Maybe it’s the shared suffering that explains why Memorial Day traditions seem stronger in the countryside. As Agriculture Secretary Tom Vilsack has pointed out, rural Americans provide 44 percent of the military’s personnel even though they represent only 16 percent of the population. They’re more likely to have fallen family members to remember.

What accounts for this disproportional contribution? It’s not, contrary to the stereotype, that country people are all mindless my-country-right-or-wrong flag wavers, any more than all city dwellers are America-hating would-be citizens of the world. Most Americans, urban and rural, are patriotic. Most would agree with Mark Twain that “Patriotism is supporting your country all the time, and your government when it deserves it.”

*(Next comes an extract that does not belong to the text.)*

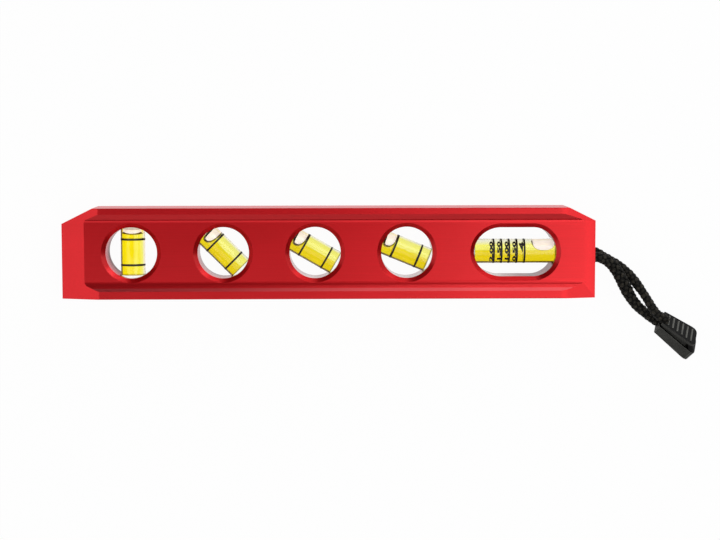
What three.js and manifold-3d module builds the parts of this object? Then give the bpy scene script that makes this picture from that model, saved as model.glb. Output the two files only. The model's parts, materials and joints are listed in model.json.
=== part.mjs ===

The real explanation, Secretary Vilsack says, is that working the land makes farmers appreciate the value of “giving back.” In a speech at the Commodity Classic convention in March, Vilsack described farmers and ranchers teaching their children that to reap the land’s bounty, they have to give back to it— and “a country is no different. You can’t keep taking from the country. You instill in your youngsters an understanding and a responsibility to give something back and it’s reflected in their service.”

The secretary makes a good point, but the answer could be even simpler. It could be that being in tune with the seasonal rhythms of nature is conducive to adherence to traditions of all sort: family, religion, military service and, yes, the keeping of holiday customs.

To be sure, the countryside is not as traditional as it once was. Methamphetamine is epidemic. Divorce happens. In some country towns the only surviving business is the saloon, and with the passing of the grocery store and the gas station and the coffee shop, neighborliness ebbs. Yet, all that said, traditional ways remain stronger in the country than in the city.

Memorial Day devotees have urged Congress to end the three-day holiday it decreed in 1971 and restore May 30 as the day for decorating dead soldiers’ graves. The fans may be right in thinking our culture would pay more heed to the day’s meaning if it had its own date. Still, it’s hard to imagine lawmakers embracing this proposal. Three-day weekends are popular with voters. Businesses that benefit from holiday travel like them, too.

Memorial Day may have strayed from its roots, but it receives more official and formal observance than many holidays. Every Memorial Day, soldiers place flags on all 260,000 graves at Arlington National Cemetery. Elsewhere across the country, Boy Scouts, Girl Scouts and others do likewise. Churches hold Memorial Day services.

As Memorial Day 2011 rolls around, it should comfort the devotees that there are still some Americans who remember how to celebrate it.